_Instructions to follow_. Quote all of the data below exactly, please.

_Data block_.
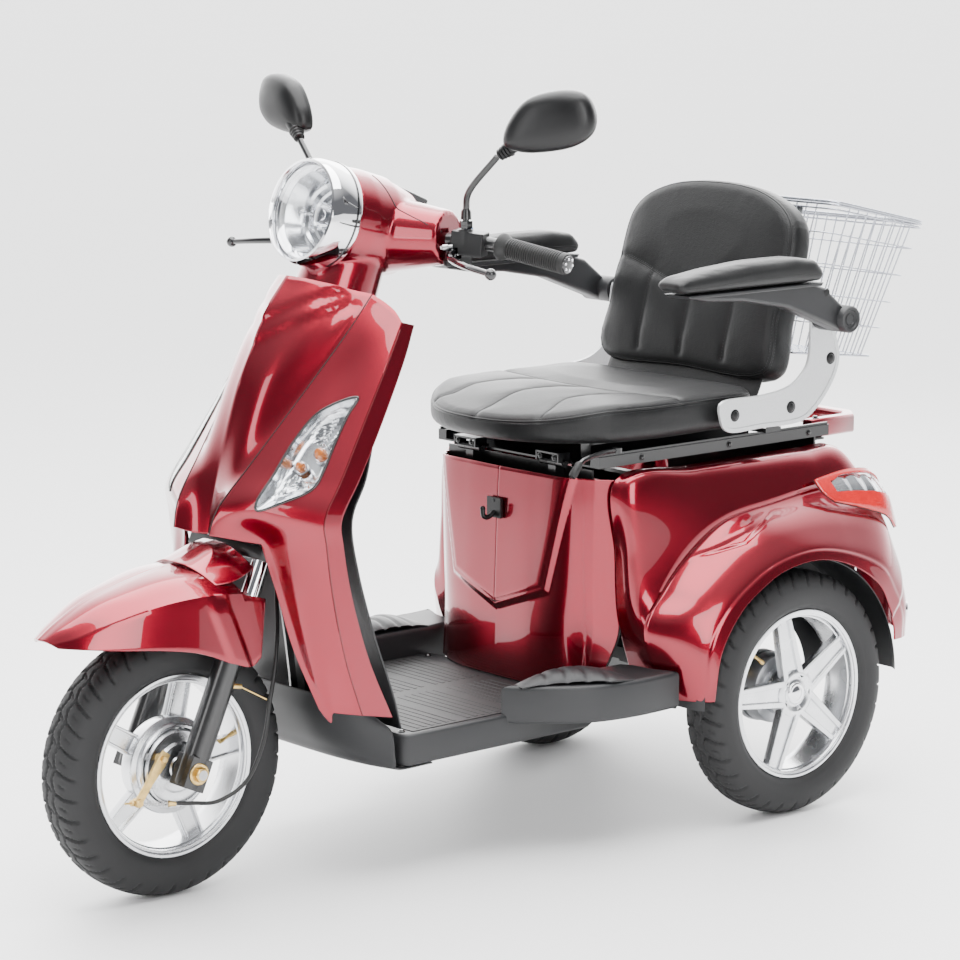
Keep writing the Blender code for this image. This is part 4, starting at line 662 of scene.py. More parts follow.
def fairing():
    grid = fine_grid(FAIRING_ROWS, 10, 9, (), (2, 5))
    normals = grid_normals(grid)
    y, z = grid[..., 1], grid[..., 2]
    # raised nose panel with two stepped ledges that run down to a point on the centre line
    on_panel = step(0.108 - (0.935 - z) * 0.165 - y, 0.0, 0.006)
    for drop, depth in ((0.872, 0.0030), (0.838, 0.0026)):
        ledge = z - (drop + y * 0.62)
        offset = depth * (1 - step(ledge, -0.0035, 0.0035)) * step(ledge, -0.085, -0.004) * on_panel
        grid = grid - normals * offset[..., None]
    # shallow scoop beside the crease, above the indicator
    scoop = np.exp(-((z - 0.80) / 0.045) ** 2) * np.exp(-((y - 0.128) / 0.018) ** 2)
    grid = grid - normals * (0.0035 * scoop)[..., None]
    shield = thicken(sheet_object("leg_shield_skin", grid, skip=OPEN_ARCH, cell=(10, 9)),
                     mirror=True)
    tree = surface_tree(shield)
    cutters = []
    for side, label in SIDES:
        indicator(label, side, tree)
        ring = indicator_ring(side, 1.0)
        cutters.append(prism("cutter", ring, mirrored(INDICATOR_N, side), 0.04))
    cutter = join("cutters", cutters)
    hole = shield.modifiers.new("window", "BOOLEAN")
    hole.operation = "DIFFERENCE"
    hole.solver = "EXACT"
    hole.object = cutter
    shield = bake(shield)
    bpy.data.objects.remove(cutter, do_unlink=True)
    put(shield, RED, "chassis", "leg_shield", angle=42.0)
    rows = grid.shape[0]
    for side, label in SIDES:
        flip = np.array([1.0, side, 1.0])
        crease = [(grid[r, 18] + normals[r, 18] * 0.0002) * flip for r in range(0, 51)]
        seam(f"{label}_nose_seam", crease, "chassis", 0.0008)
        # painted shade: a darker red line along the shield's outer edge
        edge = [(grid[r, 45] * 0.5 + grid[r, 46] * 0.5 + normals[r, 46] * 0.0006) * flip
                for r in range(2, rows)]
        seam(f"{label}_edge_painted_shade", edge, "chassis", 0.0010, PAINTED_SHADE_RED)


def indicator_ring(side, scale, per_span=8):
    """Indicator outline in space, on its plane."""
    ring = [(u * scale, v * scale, 0.0) for u, v in INDICATOR_OUTLINE]
    count = len(ring)
    path = curve_points(ring[-2:] + ring + ring[:2], per_span)
    path = path[2 * per_span:(2 + count) * per_span]
    return [mirrored(INDICATOR_CENTRE + INDICATOR_DOWN * u + INDICATOR_ACROSS * v, side)
            for u, v, _ in path]


def prism(name, ring, normal, reach):
    """Closed ring carried both ways along a normal."""
    count = len(ring)
    verts = [p + normal * reach for p in ring] + [p - normal * reach for p in ring]
    faces = [tuple(range(count)), tuple(reversed(range(count, 2 * count)))]
    faces += [(i, i + count, (i + 1) % count + count, (i + 1) % count) for i in range(count)]
    obj = mesh_object(name, verts, faces)
    bm = bmesh.new()
    bm.from_mesh(obj.data)
    bmesh.ops.recalc_face_normals(bm, faces=bm.faces)
    bm.to_mesh(obj.data)
    bm.free()
    return obj


def indicator(label, side, tree):
    """Clear lamp with its ribbed and dotted reflector, amber bulbs and black rim."""
    normal = mirrored(INDICATOR_N, side)
    down = mirrored(INDICATOR_DOWN, side)
    across = mirrored(INDICATOR_ACROSS, side)
    centre = mirrored(INDICATOR_CENTRE, side)

    def on_skin(point):
        place, _, _, _ = tree.ray_cast(point + normal * 0.08, -normal)
        return place if place is not None else point

    outer = [on_skin(p) for p in indicator_ring(side, 0.985)]
    count = len(outer)
    middle = on_skin(centre)
    rings = 14

    def patch(name, shape, steps=rings):
        verts, faces = [], []
        for k in range(1, steps + 1):
            t = k / steps
            for p in outer:
                base = on_skin(middle.lerp(p, t)) if 0 < k < steps else p
                verts.append(base + normal * shape(base, t))
        for k in range(steps - 1):
            for i in range(count):
                a, b = k * count + i, k * count + (i + 1) % count
                faces.append((a, a + count, b + count, b))
        faces.append(tuple(range(count)))
        obj = mesh_object(name, verts, faces)
        bm = bmesh.new()
        bm.from_mesh(obj.data)
        bmesh.ops.recalc_face_normals(bm, faces=bm.faces)
        bmesh.ops.triangulate(bm, faces=[f for f in bm.faces if len(f.verts) > 4])
        bm.to_mesh(obj.data)
        bm.free()
        return obj

    lens = patch(f"{label}_indicator_lens", lambda p, t: 0.0022 * (1 - t ** 6))
    wall = lens.modifiers.new("wall", "SOLIDIFY")
    wall.thickness = 0.0016
    wall.offset = 0.0
    put(bake(lens), CLEAR, "chassis", f"{label}_indicator")

    def bowl(p, t):
        u = (p - centre).dot(down)
        v = (p - centre).dot(across)
        depth = -0.024 * (1 - t ** 5) - 0.002
        if u < -0.025:
            relief = 0.0012 * math.sin((u + v * 0.9) * 900.0)
        elif u > 0.035:
            relief = 0.0011 * math.sin(u * 1100.0) * math.sin(v * 1100.0)
        else:
            relief = -0.0015 * math.cos(v * 130.0)
        return depth + relief * (1 - t ** 8)

    put(patch(f"{label}_indicator_reflector", bowl, 30), REFLECTOR, "chassis")
    rim = tube(f"{label}_indicator_rim", [p + normal * 0.0004 for p in outer], 0.0021, cyclic=True)
    put(rim, GLOSS_BLACK, "chassis")
    for number, (u, v, size) in enumerate(((-0.010, 0.006, 0.0105), (0.022, -0.010, 0.0085))):
        place = on_skin(centre + down * u + across * v) - normal * 0.017
        bulb = turned("glass", [(0, size * 1.5), (size * 0.6, size * 1.3), (size, size * 0.6),
                                (size * 0.9, -size * 0.1), (size * 0.55, -size * 0.5),
                                (0, -size * 0.5)],
                      place, normal, 24)
        put(bulb, AMBER, "chassis").name = f"{label}_indicator_bulb_{number}"
        collar = turned("collar", [(size * 1.3, 0.001), (size * 1.3, -0.004), (size * 0.7, -0.004),
                                   (size * 0.7, 0.001)], place, normal, 24, closed=True)
        put(collar, CHROME, "chassis").name = f"{label}_bulb_collar_{number}"


def knee_and_belly():
    grid = fine_grid([list(reversed(row)) for row in KNEE_ROWS], 8, 8)
    normals = grid_normals(grid)
    pocket = step(inside(grid[..., 1:], [(0.0, 0.76), (0.105, 0.75), (0.115, 0.66), (0.085, 0.61),
                                         (0.0, 0.60), (-0.05, 0.60), (-0.05, 0.76)]), 0.0, 0.012)
    grid = grid - normals * (0.006 * pocket)[..., None]
    put(thicken(sheet_object("knee_panel_skin", grid), mirror=True), CHARCOAL, "chassis",
        "knee_panel")
    grid = fine_grid(BELLY_ROWS, 8, 8)
    put(thicken(sheet_object("belly_cover_skin", grid), mirror=True), CHARCOAL, "chassis",
        "belly_cover")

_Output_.
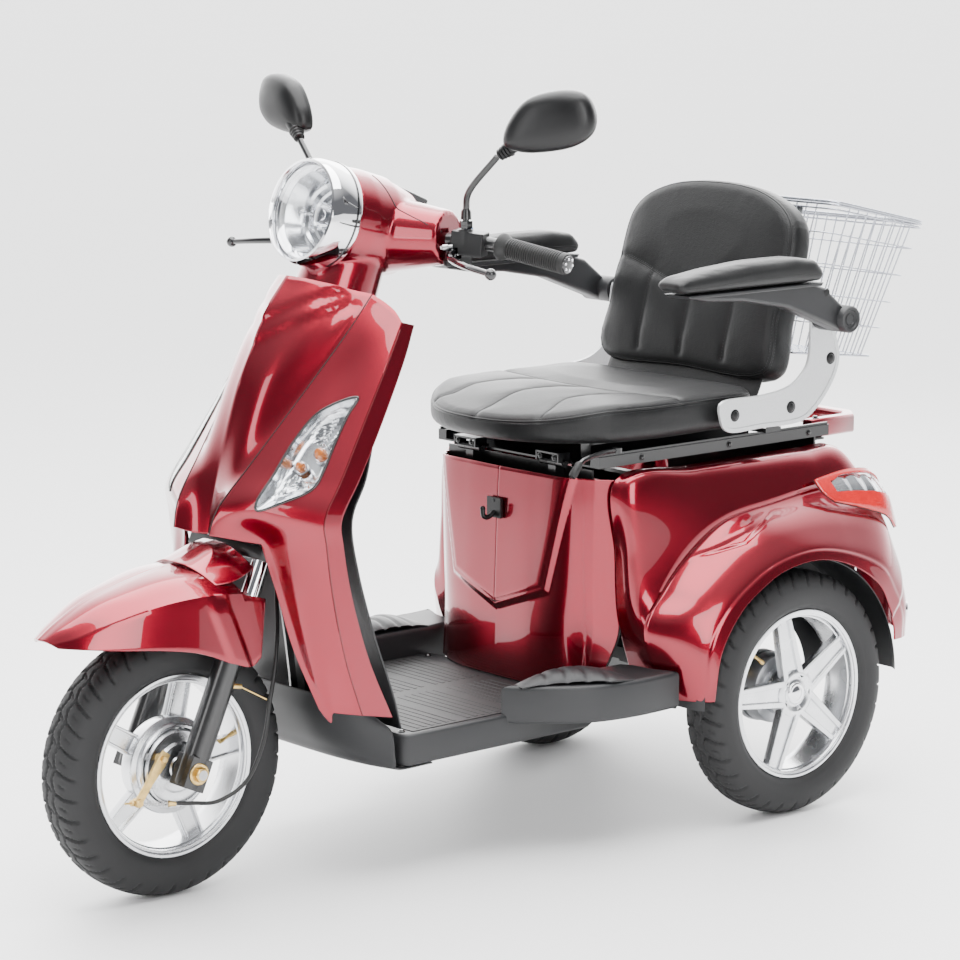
Keep writing the Blender code for this image. This is part 4, starting at line 662 of scene.py. More parts follow.
def fairing():
    grid = fine_grid(FAIRING_ROWS, 10, 9, (), (2, 5))
    normals = grid_normals(grid)
    y, z = grid[..., 1], grid[..., 2]
    # raised nose panel with two stepped ledges that run down to a point on the centre line
    on_panel = step(0.108 - (0.935 - z) * 0.165 - y, 0.0, 0.006)
    for drop, depth in ((0.872, 0.0030), (0.838, 0.0026)):
        ledge = z - (drop + y * 0.62)
        offset = depth * (1 - step(ledge, -0.0035, 0.0035)) * step(ledge, -0.085, -0.004) * on_panel
        grid = grid - normals * offset[..., None]
    # shallow scoop beside the crease, above the indicator
    scoop = np.exp(-((z - 0.80) / 0.045) ** 2) * np.exp(-((y - 0.128) / 0.018) ** 2)
    grid = grid - normals * (0.0035 * scoop)[..., None]
    shield = thicken(sheet_object("leg_shield_skin", grid, skip=OPEN_ARCH, cell=(10, 9)),
                     mirror=True)
    tree = surface_tree(shield)
    cutters = []
    for side, label in SIDES:
        indicator(label, side, tree)
        ring = indicator_ring(side, 1.0)
        cutters.append(prism("cutter", ring, mirrored(INDICATOR_N, side), 0.04))
    cutter = join("cutters", cutters)
    hole = shield.modifiers.new("window", "BOOLEAN")
    hole.operation = "DIFFERENCE"
    hole.solver = "EXACT"
    hole.object = cutter
    shield = bake(shield)
    bpy.data.objects.remove(cutter, do_unlink=True)
    put(shield, RED, "chassis", "leg_shield", angle=42.0)
    rows = grid.shape[0]
    for side, label in SIDES:
        flip = np.array([1.0, side, 1.0])
        crease = [(grid[r, 18] + normals[r, 18] * 0.0002) * flip for r in range(0, 51)]
        seam(f"{label}_nose_seam", crease, "chassis", 0.0008)
        # painted shade: a darker red line along the shield's outer edge
        edge = [(grid[r, 45] * 0.5 + grid[r, 46] * 0.5 + normals[r, 46] * 0.0006) * flip
                for r in range(2, rows)]
        seam(f"{label}_edge_painted_shade", edge, "chassis", 0.0010, PAINTED_SHADE_RED)


def indicator_ring(side, scale, per_span=8):
    """Indicator outline in space, on its plane."""
    ring = [(u * scale, v * scale, 0.0) for u, v in INDICATOR_OUTLINE]
    count = len(ring)
    path = curve_points(ring[-2:] + ring + ring[:2], per_span)
    path = path[2 * per_span:(2 + count) * per_span]
    return [mirrored(INDICATOR_CENTRE + INDICATOR_DOWN * u + INDICATOR_ACROSS * v, side)
            for u, v, _ in path]


def prism(name, ring, normal, reach):
    """Closed ring carried both ways along a normal."""
    count = len(ring)
    verts = [p + normal * reach for p in ring] + [p - normal * reach for p in ring]
    faces = [tuple(range(count)), tuple(reversed(range(count, 2 * count)))]
    faces += [(i, i + count, (i + 1) % count + count, (i + 1) % count) for i in range(count)]
    obj = mesh_object(name, verts, faces)
    bm = bmesh.new()
    bm.from_mesh(obj.data)
    bmesh.ops.recalc_face_normals(bm, faces=bm.faces)
    bm.to_mesh(obj.data)
    bm.free()
    return obj


def indicator(label, side, tree):
    """Clear lamp with its ribbed and dotted reflector, amber bulbs and black rim."""
    normal = mirrored(INDICATOR_N, side)
    down = mirrored(INDICATOR_DOWN, side)
    across = mirrored(INDICATOR_ACROSS, side)
    centre = mirrored(INDICATOR_CENTRE, side)

    def on_skin(point):
        place, _, _, _ = tree.ray_cast(point + normal * 0.08, -normal)
        return place if place is not None else point

    outer = [on_skin(p) for p in indicator_ring(side, 0.985)]
    count = len(outer)
    middle = on_skin(centre)
    rings = 14

    def patch(name, shape, steps=rings):
        verts, faces = [], []
        for k in range(1, steps + 1):
            t = k / steps
            for p in outer:
                base = on_skin(middle.lerp(p, t)) if 0 < k < steps else p
                verts.append(base + normal * shape(base, t))
        for k in range(steps - 1):
            for i in range(count):
                a, b = k * count + i, k * count + (i + 1) % count
                faces.append((a, a + count, b + count, b))
        faces.append(tuple(range(count)))
        obj = mesh_object(name, verts, faces)
        bm = bmesh.new()
        bm.from_mesh(obj.data)
        bmesh.ops.recalc_face_normals(bm, faces=bm.faces)
        bmesh.ops.triangulate(bm, faces=[f for f in bm.faces if len(f.verts) > 4])
        bm.to_mesh(obj.data)
        bm.free()
        return obj

    lens = patch(f"{label}_indicator_lens", lambda p, t: 0.0022 * (1 - t ** 6))
    wall = lens.modifiers.new("wall", "SOLIDIFY")
    wall.thickness = 0.0016
    wall.offset = 0.0
    put(bake(lens), CLEAR, "chassis", f"{label}_indicator")

    def bowl(p, t):
        u = (p - centre).dot(down)
        v = (p - centre).dot(across)
        depth = -0.024 * (1 - t ** 5) - 0.002
        if u < -0.025:
            relief = 0.0012 * math.sin((u + v * 0.9) * 900.0)
        elif u > 0.035:
            relief = 0.0011 * math.sin(u * 1100.0) * math.sin(v * 1100.0)
        else:
            relief = -0.0015 * math.cos(v * 130.0)
        return depth + relief * (1 - t ** 8)

    put(patch(f"{label}_indicator_reflector", bowl, 30), REFLECTOR, "chassis")
    rim = tube(f"{label}_indicator_rim", [p + normal * 0.0004 for p in outer], 0.0021, cyclic=True)
    put(rim, GLOSS_BLACK, "chassis")
    for number, (u, v, size) in enumerate(((-0.010, 0.006, 0.0105), (0.022, -0.010, 0.0085))):
        place = on_skin(centre + down * u + across * v) - normal * 0.017
        bulb = turned("glass", [(0, size * 1.5), (size * 0.6, size * 1.3), (size, size * 0.6),
                                (size * 0.9, -size * 0.1), (size * 0.55, -size * 0.5),
                                (0, -size * 0.5)],
                      place, normal, 24)
        put(bulb, AMBER, "chassis").name = f"{label}_indicator_bulb_{number}"
        collar = turned("collar", [(size * 1.3, 0.001), (size * 1.3, -0.004), (size * 0.7, -0.004),
                                   (size * 0.7, 0.001)], place, normal, 24, closed=True)
        put(collar, CHROME, "chassis").name = f"{label}_bulb_collar_{number}"


def knee_and_belly():
    grid = fine_grid([list(reversed(row)) for row in KNEE_ROWS], 8, 8)
    normals = grid_normals(grid)
    pocket = step(inside(grid[..., 1:], [(0.0, 0.76), (0.105, 0.75), (0.115, 0.66), (0.085, 0.61),
                                         (0.0, 0.60), (-0.05, 0.60), (-0.05, 0.76)]), 0.0, 0.012)
    grid = grid - normals * (0.006 * pocket)[..., None]
    put(thicken(sheet_object("knee_panel_skin", grid), mirror=True), CHARCOAL, "chassis",
        "knee_panel")
    grid = fine_grid(BELLY_ROWS, 8, 8)
    put(thicken(sheet_object("belly_cover_skin", grid), mirror=True), CHARCOAL, "chassis",
        "belly_cover")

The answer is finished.